Diesel prices, for the first time in over 5 years, should have been cut by 35 paise on falling global rates but oil companies have decided to hold on to the rates pending a government decision on deregulation.
Under-recovery or the difference between retail price and its imported cost on diesel was 8 paise per litre in the first half of September. The under-recovery in the second half has turned into over-recovery or profit of 35 paise per litre.
“Naturally, when there is an over-recovery or profit, rates should have been cut but oil companies are holding the price line as they await a clear decision from the government on diesel price deregulation,” an official said.
This would have been first reduction in diesel rates in over five years. Diesel rates were last cut on January 29, 2009 when they were reduced by Rs. 2 a litre to Rs. 30.86.

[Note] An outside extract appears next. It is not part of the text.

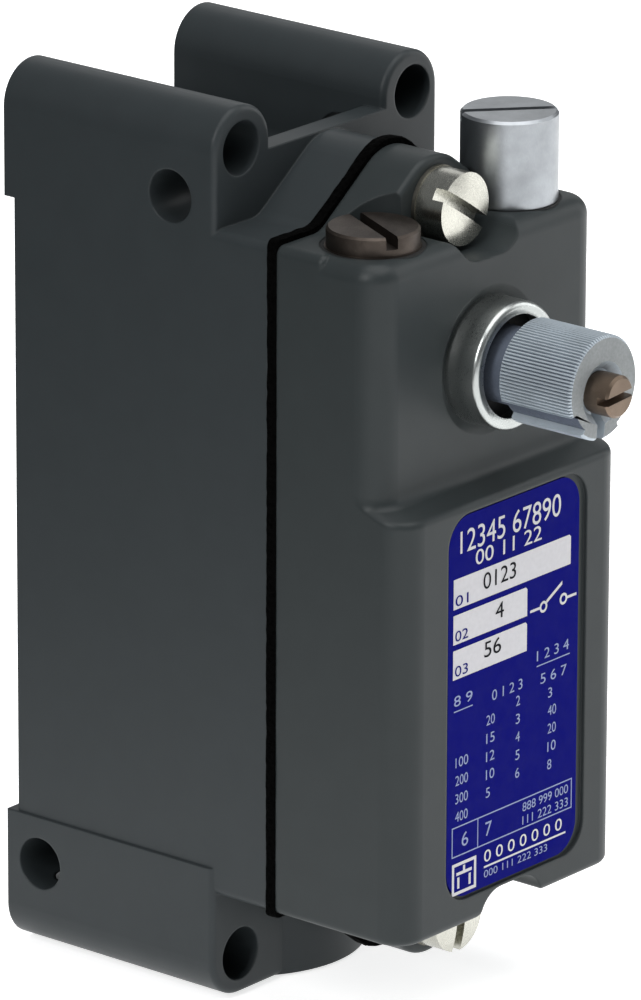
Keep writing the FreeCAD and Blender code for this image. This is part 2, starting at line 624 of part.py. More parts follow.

Since then rates have only increased as international oil prices climbed. Since January 2013, diesel prices have been raised by up to 50 paise a litre every month to eliminate under-recoveries.
The official said Oil Minister Dharmendra Pradhan is in Vietnam on an official tour and a deregulation or freeing of the fuel pricing from government control will be discussed upon his return.
Deregulation would give oil companies powers to change rates in tandem with cost like they do in case of petrol since June 2010.
Like diesel, state-owned oil companies have also not changed petrol rates which warranted a 54 paise increase as its benchmark gasoline rates had firmed up in international market.
“There are elections in Maharasthra and Haryana and an increase now would not have been a very popular decision,” the official said.
This is perhaps the first time that retail prices in India are higher than global rates.
A government statement on fortnightly under-recoveries stated that diesel under-recovery has been wiped out and there is over-recovery of Rs. 0.35 per litre with effect from September 16.